A likely casualty of current music distribution? Randomly including a parenthetical like "The Southern Gentlemen" next to an artist's name on a single label.

  1. Sonny James, "Only the Lonely" (peak position)

Like many country acts, Sonny James had a myriad of minor pop hits that crossed over off the strength of their incredible chart performances with country audiences. James, in particular, had plenty such songs thanks to a streak of 16 Billboard No. 1 country singles between 1967 and 1971, including this Roy Orbison cover. Perhaps owing to Orbison's ability to thread the needles of country, rock and pop, James' arrangement is not terribly different from the original: slower but not twangy, with backing vocals that are more lightly choral than Everly.
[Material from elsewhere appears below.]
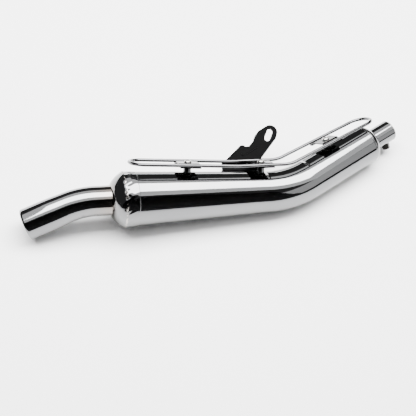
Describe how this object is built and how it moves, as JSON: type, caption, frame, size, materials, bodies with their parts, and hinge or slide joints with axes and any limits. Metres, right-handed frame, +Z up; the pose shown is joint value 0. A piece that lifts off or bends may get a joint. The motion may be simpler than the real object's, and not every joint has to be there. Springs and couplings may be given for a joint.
{
  "type": "exhaust muffler",
  "caption": "Bent motorcycle exhaust silencer with a socket inlet, a short straight outlet, a wire heat guard and a slotted mounting bracket.",
  "frame": {"origin": "centre of the inlet socket's mouth", "axes": "+X to the rear along the casing's front length, +Z up as the muffler lies on a floor, +Y to the inside of its bend"},
  "size_m": [0.5743, 0.1508, 0.0962],
  "materials": {
    "chromed_casing": "bright chrome plate, smooth, faint ripple from pressing",
    "chromed_weld": "chrome over a rippled weld bead",
    "inner_steel": "bare pressed steel",
    "tail_steel": "bright chrome outside the casing",
    "glass_fibre": "matted glass fibre",
    "dark_fixing": "blackened steel, satin",
    "diffuser_steel": "bare steel with heat tint",
    "chromed_wire": "bright chrome plate",
    "chromed_clip": "bright chrome plate",
    "plated_screw": "bright zinc plate",
    "insulator": "pressed fibre, matt",
    "chromed_post": "bright chrome plate",
    "black_bracket": "gloss black stove enamel",
    "chromed_foot": "chrome plate over a pressed strap",
    "black_weld": "gloss black enamel over a weld bead"
  },
  "bodies": {
    "casing": {"front_shell": "chromed_casing", "rear_shell": "chromed_casing", "front_dome": "chromed_casing", "rear_dome": "chromed_casing", "knee_shell": "chromed_casing", "inlet_pipe": "chromed_casing", "inlet_socket": "chromed_casing", "inlet_weld": "chromed_weld", "front_seam_weld": "chromed_weld", "outlet_weld": "chromed_weld", "inlet_core": "inner_steel", "transfer_tube_upper": "inner_steel", "transfer_tube_lower": "inner_steel", "return_tube": "inner_steel", "tail_core": "inner_steel", "tail_pipe": "tail_steel", "front_baffle": "inner_steel", "middle_baffle": "inner_steel", "rear_baffle": "inner_steel", "fibre_packing": "glass_fibre", "packing_washer": "inner_steel", "diffuser_boss": "dark_fixing", "guard_wire": "chromed_wire", "guard_clip_front": "chromed_clip", "guard_screw_front": "plated_screw", "guard_bush_front": "insulator", "guard_post_front": "chromed_post", "guard_clip_middle": "chromed_clip", "guard_screw_middle": "plated_screw", "guard_bush_middle": "insulator", "guard_post_middle": "chromed_post", "guard_clip_rear": "chromed_clip", "guard_screw_rear": "plated_screw", "guard_bush_rear": "insulator", "guard_post_rear": "chromed_post", "bracket_foot": "chromed_foot", "bracket_plate": "black_bracket", "bracket_weld_upper": "black_weld", "bracket_weld_lower": "black_weld"},
    "diffuser": {"diffuser_tube": "diffuser_steel", "diffuser_collar": "diffuser_steel", "diffuser_cap": "diffuser_steel"},
    "bolt": {"diffuser_bolt": "dark_fixing"}
  },
  "joints": [
    {"name": "diffuser_slide", "type": "slide", "parent": "casing", "child": "diffuser", "axis": [0.8842, 0.4671, -0.005], "range_m": [0, 0.07]},
    {"name": "bolt_release", "type": "slide", "parent": "casing", "child": "bolt", "axis": [0.317, -0.608, -0.7279], "range_m": [0, 0.012]}
  ]
}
  1. The Fireballs, "Long Green" (chart debut)

Six years removed from their signature chart-topper "Sugar Shack" (as well as an odd side career overdubbing unused Buddy Holly recordings for his, and their, producer Norman Petty), Jimmy Gilmer and The Fireballs notched one last single with "Long Green," a simple rock number built on timeless tropes (the chorus' chords are similar to "La Bamba," and there's a "Twist and Shout"-style vocal build in the bridge). Sounding neither as calcified as early '60s garage rock nor as out there as later psychedelia, this is a good one that probably deserved a little more than its No. 73 peak.